As yesterday in Italy was the equivalent of Labor Day, and today is a Saturday, with people around me exploiting the three-day rest for a recreational trip, I do not feel in a very productive mood, so rather than writing something original here I will exploit other people's work, pointing at what I found interesting or anyway worth my attention among the papers appeared on the Cornell Arxiv in the last few days, and other assorted material.
First of all, I was happy to see that the original CDF work on the bottom-quark asymmetry in proton-antiproton collisions, which I have discussed in some detail here last year, has been finally submitted for publication. You might recall that the top quark asymmetry measurements at the Tevatron caught the attention of the high-energy physics community during the last few years, due to anomalous effects seen both by CDF and DZERO in Run 2 data. Now we can study the same thing with the lighter brother of the top quark. I believe the article linked above is still a valid introduction to the topic, but for a technical discussion see the paper.

A paper that surprised me for the bold use of data collected as far back as in 1988 (!) is this one. It compares data taken by the "CZERO" experiment at the Fermilab Tevatron, E735, with more recent ion-ion collisions, showing that in high-multiplicity, non-jet-producing proton-antiproton collisions the Tevatron did produce a signal of deconfinement. 
A paper I already mentioned earlier this week -just for a fun quote- is this one, by distinguished theorists Ellis, Gaillard and Nanopoulos. In it you may find a very clear account of the history of the Higgs boson. Definitely stuff worth a look.

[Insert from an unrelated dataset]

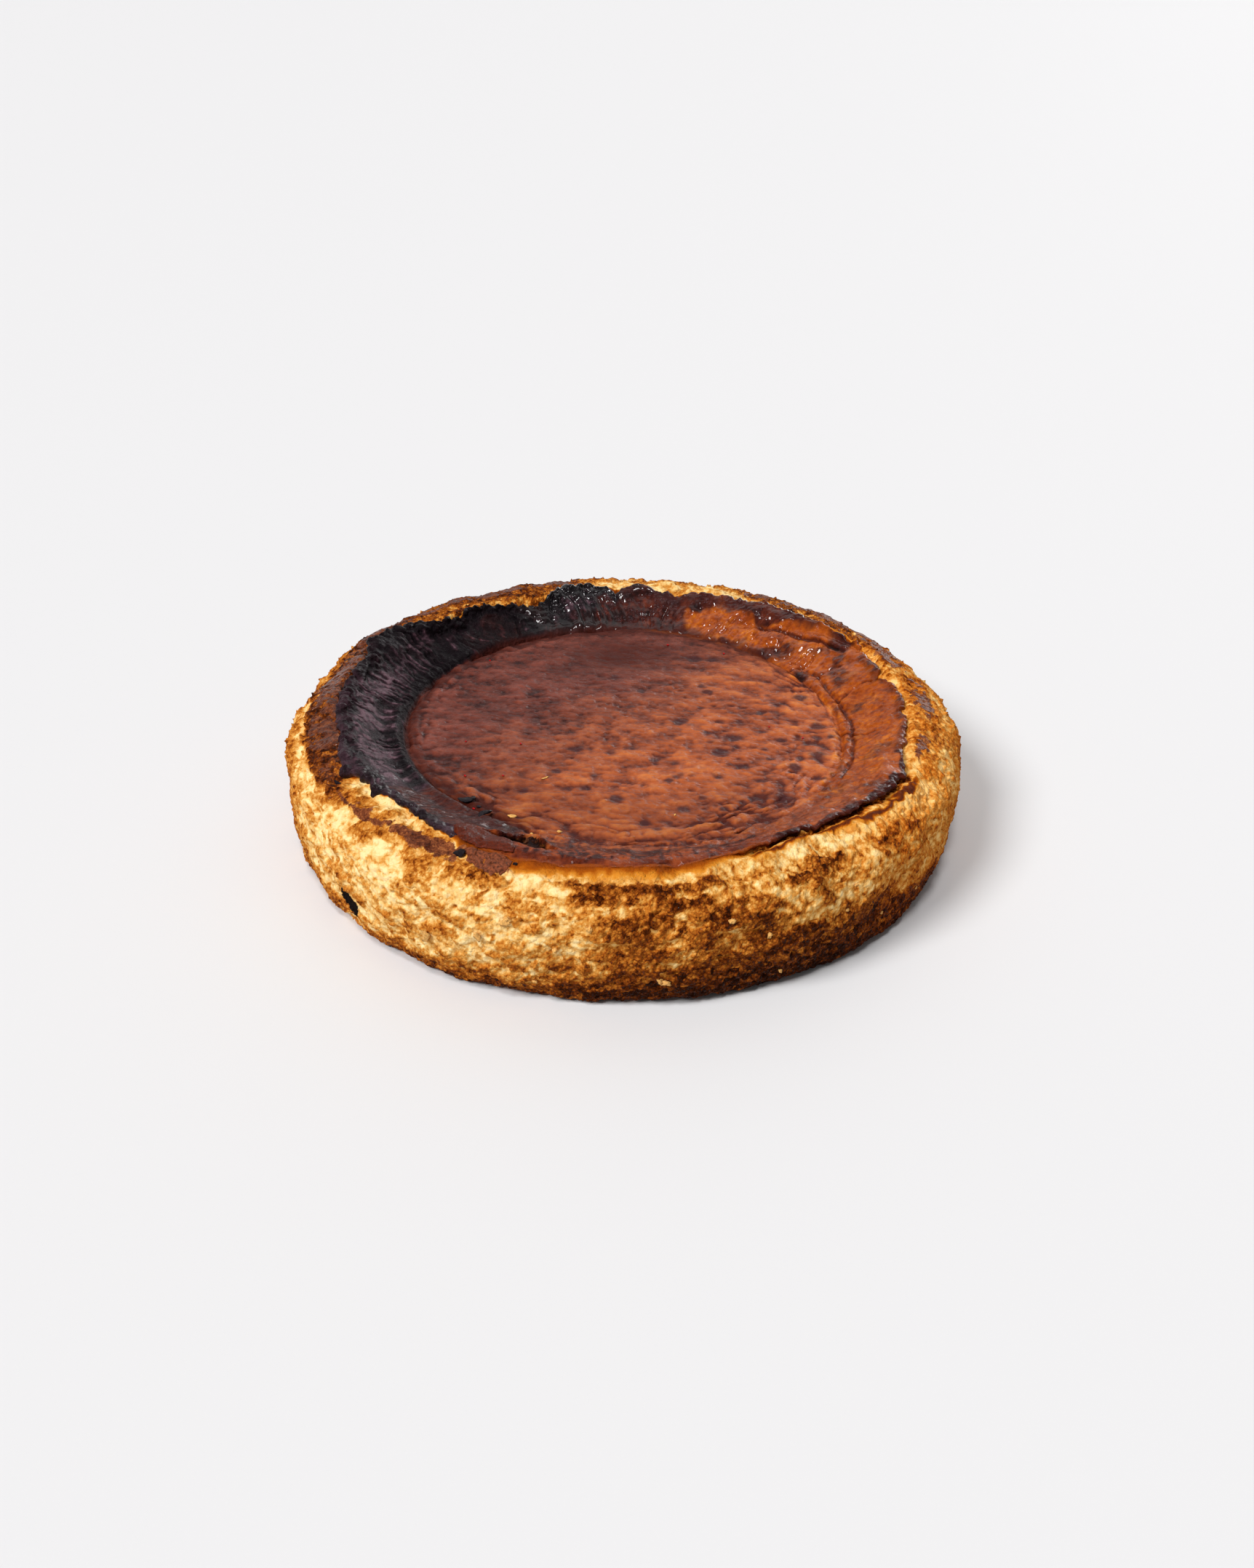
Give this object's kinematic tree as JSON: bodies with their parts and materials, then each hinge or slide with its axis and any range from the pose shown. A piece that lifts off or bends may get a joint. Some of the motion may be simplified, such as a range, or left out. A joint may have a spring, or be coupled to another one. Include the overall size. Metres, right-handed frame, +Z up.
{
  "type": "basque burnt cheesecake",
  "caption": "Whole round burnt-top cheesecake: crumbly pale side toasted brown, raised charred rim and a sunken, glossy dark brown top.",
  "frame": {"origin": "centre of the flat base", "axes": "+Z up through the middle of the cake, +Y towards the side that is at the back in the picture, +X to the right of it"},
  "size_m": [0.241, 0.2369, 0.0468],
  "materials": {
    "cheesecake": "baked cheesecake: dull crumb with a browned, partly glossy skin"
  },
  "bodies": {
    "root": {"cheesecake": "cheesecake"}
  },
  "joints": []
}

And finally, an article summarizing the theoretical situation which I think is worth reading is Alessandro Strumia's summary of Moriond 2015. Besides being a quite readable document and a very informative one, it is quite entertaining. The pictures in particular are very descriptive. Take for instance this one, which compares theoretical guesstimates (in gray) of the value of theta_13, one of the neutrino mixing angles on which theorists concentrated their work in the past decade, with the experimental determination (in green).

Or take the picture on the right, the one with which Alessandro visually explains how the riddle of naturalness is confusing us nowadays. It is a sign found in southern Italy, which should allow you to take an informed decision on which way to go... Theorists do not seem to have a better clue on what to do with naturalness.

And then there are blogs. One of the topics that has caught everybody's attention is this NASA experiment that is allegedly the first step toward a "warp drive". B******t or serious stuff ? I let you decide. You can get informed about it in Marco Frasca's blog, or in other sources linked there.

Or you could read Jester's take on dark photons, or Peter Woit's report on an interview with Weinberg (I now see he is also pointing to Strumia's article). All in all, there's enough stuff out there to keep you entertained during the weekend, if bad weather or a sore ankle kept you home. So I rest my case for today.